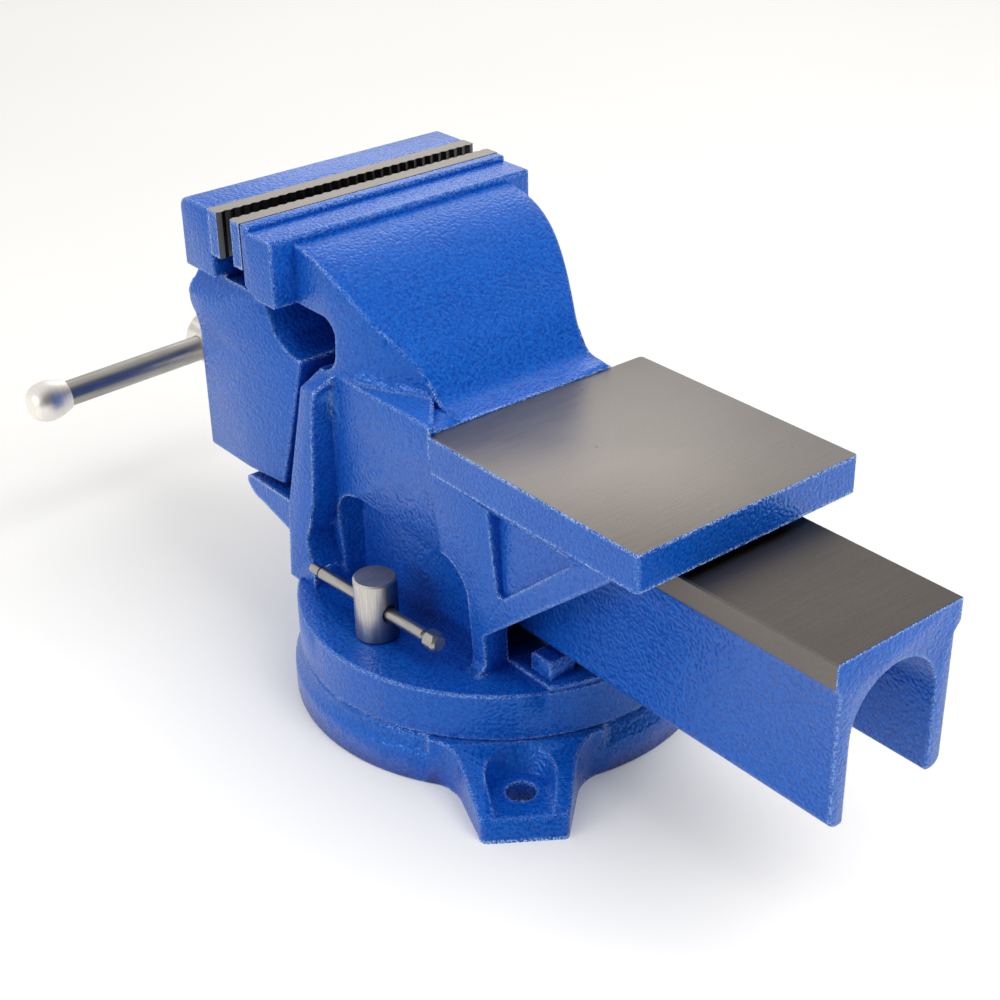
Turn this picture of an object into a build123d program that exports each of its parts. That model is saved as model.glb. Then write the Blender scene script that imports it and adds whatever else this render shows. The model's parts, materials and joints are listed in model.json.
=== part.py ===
--
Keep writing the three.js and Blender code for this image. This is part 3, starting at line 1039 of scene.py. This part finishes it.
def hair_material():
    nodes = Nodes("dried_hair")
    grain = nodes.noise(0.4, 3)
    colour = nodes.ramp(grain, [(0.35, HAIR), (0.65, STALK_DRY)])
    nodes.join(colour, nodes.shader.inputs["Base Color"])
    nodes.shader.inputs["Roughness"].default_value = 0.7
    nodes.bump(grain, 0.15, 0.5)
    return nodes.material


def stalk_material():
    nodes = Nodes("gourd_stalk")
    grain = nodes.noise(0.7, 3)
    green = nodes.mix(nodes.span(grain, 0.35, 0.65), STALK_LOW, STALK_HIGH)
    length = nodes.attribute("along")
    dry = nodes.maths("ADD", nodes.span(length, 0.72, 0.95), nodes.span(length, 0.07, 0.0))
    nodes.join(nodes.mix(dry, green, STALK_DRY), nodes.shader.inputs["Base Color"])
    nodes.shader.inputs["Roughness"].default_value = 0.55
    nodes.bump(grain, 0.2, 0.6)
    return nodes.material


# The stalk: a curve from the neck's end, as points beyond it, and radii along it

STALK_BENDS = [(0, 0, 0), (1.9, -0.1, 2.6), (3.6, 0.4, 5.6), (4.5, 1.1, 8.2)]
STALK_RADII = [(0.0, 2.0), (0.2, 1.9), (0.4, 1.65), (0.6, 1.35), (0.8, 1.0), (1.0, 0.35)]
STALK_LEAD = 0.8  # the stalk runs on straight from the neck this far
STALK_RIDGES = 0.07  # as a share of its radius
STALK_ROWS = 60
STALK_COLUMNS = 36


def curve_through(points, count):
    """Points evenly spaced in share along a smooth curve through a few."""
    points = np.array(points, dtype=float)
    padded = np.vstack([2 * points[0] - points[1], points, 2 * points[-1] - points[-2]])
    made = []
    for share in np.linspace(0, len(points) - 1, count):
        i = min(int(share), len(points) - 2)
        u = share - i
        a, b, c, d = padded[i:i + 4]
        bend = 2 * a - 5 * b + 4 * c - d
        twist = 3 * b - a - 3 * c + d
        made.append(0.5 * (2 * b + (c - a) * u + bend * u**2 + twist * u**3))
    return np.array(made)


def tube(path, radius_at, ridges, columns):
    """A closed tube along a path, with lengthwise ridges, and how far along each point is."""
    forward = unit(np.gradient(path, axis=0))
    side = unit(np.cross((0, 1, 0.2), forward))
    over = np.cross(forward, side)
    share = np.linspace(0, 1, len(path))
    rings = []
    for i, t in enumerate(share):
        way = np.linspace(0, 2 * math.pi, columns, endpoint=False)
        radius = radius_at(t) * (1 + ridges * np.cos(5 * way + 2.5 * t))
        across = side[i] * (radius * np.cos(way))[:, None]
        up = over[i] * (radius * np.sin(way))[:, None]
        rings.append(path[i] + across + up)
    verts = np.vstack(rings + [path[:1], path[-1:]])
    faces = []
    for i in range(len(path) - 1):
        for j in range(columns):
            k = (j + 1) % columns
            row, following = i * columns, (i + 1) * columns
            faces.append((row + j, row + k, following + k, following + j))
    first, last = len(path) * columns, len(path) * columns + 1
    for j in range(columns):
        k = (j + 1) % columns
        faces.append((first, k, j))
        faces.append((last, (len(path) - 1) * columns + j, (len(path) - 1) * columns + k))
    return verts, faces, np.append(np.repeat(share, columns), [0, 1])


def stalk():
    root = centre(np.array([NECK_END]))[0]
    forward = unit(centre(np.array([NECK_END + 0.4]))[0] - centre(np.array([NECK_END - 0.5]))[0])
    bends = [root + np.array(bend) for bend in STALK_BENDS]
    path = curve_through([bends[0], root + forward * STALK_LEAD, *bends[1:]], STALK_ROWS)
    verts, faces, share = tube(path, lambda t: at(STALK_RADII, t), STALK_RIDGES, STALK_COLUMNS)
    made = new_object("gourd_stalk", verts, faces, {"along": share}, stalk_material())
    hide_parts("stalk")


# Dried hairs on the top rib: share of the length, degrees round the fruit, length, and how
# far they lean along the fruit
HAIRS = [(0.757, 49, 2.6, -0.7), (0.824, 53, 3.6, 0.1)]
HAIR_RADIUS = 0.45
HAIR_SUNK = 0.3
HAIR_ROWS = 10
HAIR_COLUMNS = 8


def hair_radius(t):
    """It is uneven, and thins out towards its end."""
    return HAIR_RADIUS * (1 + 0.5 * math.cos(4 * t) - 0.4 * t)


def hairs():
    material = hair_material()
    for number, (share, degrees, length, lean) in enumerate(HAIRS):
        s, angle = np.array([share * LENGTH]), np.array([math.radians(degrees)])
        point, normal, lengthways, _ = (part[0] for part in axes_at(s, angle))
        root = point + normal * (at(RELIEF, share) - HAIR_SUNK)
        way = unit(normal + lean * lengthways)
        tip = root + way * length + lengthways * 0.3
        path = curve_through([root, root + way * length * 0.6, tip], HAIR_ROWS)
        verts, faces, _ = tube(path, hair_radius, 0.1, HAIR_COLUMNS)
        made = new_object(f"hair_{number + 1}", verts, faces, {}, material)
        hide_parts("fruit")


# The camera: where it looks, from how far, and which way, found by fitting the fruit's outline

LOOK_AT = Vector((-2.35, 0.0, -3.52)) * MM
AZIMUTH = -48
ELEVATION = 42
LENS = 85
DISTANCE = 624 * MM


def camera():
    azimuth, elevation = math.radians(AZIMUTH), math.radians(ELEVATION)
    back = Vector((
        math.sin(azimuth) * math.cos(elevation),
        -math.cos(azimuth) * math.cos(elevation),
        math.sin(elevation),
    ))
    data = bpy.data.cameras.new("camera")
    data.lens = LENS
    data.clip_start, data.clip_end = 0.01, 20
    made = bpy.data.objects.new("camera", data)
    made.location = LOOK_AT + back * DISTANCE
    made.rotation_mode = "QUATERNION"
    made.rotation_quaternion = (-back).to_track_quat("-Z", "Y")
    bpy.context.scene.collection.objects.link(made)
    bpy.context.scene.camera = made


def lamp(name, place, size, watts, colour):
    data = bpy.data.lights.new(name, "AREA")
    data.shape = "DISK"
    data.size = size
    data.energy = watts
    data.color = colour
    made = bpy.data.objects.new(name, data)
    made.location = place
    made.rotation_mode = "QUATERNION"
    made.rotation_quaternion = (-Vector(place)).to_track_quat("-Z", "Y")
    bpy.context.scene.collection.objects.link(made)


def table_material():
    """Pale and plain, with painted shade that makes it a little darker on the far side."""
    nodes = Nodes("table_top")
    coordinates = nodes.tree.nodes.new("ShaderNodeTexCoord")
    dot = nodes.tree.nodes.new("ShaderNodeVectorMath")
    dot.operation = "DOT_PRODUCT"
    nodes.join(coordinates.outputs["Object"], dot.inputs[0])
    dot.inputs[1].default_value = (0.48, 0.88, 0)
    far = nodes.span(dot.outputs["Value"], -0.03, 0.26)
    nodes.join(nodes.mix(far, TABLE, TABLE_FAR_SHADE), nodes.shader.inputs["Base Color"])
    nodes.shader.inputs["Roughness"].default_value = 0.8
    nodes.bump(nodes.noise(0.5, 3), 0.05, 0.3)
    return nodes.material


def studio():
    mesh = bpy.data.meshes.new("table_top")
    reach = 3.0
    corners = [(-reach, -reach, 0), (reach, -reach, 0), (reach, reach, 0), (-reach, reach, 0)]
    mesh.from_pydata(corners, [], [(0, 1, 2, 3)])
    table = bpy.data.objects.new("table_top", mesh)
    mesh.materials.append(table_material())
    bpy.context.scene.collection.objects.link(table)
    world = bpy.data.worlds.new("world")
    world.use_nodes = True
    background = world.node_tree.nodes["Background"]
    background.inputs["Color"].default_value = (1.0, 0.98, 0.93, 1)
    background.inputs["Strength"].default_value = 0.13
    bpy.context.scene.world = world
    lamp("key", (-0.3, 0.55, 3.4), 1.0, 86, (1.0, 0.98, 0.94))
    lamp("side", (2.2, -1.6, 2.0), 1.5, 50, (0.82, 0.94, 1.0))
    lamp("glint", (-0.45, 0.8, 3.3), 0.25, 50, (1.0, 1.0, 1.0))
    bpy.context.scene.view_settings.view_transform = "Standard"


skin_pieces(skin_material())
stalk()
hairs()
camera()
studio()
--
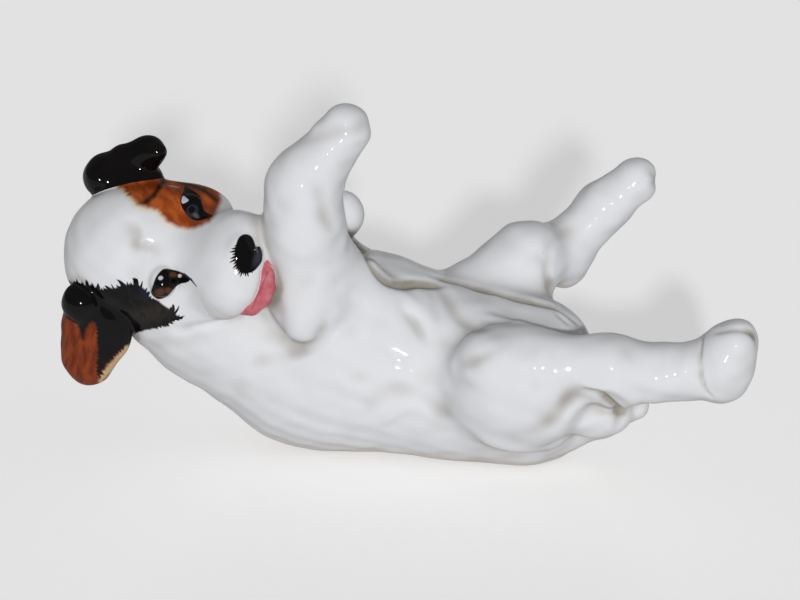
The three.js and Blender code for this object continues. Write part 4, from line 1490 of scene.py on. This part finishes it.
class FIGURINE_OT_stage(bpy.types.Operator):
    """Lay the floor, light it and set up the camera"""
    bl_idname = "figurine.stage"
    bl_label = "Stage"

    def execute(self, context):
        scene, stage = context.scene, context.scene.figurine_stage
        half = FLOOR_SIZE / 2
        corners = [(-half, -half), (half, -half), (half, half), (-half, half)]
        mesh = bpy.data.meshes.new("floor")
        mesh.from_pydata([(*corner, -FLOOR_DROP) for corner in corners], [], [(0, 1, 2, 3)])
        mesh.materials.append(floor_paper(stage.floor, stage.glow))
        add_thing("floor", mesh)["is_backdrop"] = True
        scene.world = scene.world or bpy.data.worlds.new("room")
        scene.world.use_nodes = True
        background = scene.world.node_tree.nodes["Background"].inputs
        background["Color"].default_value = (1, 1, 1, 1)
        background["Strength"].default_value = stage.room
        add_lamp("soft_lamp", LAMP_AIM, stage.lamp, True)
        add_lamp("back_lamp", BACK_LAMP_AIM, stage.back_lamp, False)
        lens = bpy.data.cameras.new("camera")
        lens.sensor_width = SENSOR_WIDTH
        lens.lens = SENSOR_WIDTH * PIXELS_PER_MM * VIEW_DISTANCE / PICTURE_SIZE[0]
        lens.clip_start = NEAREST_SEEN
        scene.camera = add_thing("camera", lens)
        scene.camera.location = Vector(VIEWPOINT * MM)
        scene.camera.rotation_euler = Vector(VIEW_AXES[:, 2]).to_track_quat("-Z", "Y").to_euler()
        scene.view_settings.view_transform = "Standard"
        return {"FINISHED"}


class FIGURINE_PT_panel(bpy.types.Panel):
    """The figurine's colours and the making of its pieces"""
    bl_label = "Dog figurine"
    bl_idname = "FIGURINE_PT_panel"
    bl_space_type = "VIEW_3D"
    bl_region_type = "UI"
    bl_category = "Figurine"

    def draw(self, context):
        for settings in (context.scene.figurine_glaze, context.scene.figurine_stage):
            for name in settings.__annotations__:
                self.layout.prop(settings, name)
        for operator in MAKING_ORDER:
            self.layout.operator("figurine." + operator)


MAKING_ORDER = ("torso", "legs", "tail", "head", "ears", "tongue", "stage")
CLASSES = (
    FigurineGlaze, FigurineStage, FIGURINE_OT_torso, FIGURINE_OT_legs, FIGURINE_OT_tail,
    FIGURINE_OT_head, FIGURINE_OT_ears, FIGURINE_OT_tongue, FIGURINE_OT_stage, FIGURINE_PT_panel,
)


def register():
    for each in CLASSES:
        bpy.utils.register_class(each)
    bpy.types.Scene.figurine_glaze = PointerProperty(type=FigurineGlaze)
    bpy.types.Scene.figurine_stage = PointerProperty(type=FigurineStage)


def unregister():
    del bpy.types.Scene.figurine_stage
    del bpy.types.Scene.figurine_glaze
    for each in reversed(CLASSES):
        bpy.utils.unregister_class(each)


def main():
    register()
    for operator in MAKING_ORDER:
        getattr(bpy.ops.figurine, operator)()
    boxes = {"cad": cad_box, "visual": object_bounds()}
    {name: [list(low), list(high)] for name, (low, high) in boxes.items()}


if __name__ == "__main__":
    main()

• [Problem to solve]: Look for the word "fruit" and return every line where it occurs.

• [Solution to the problem]:
# Dried hairs on the top rib: share of the length, degrees round the fruit, length, and how
# far they lean along the fruit
        hide_parts("fruit")
# The camera: where it looks, from how far, and which way, found by fitting the fruit's outline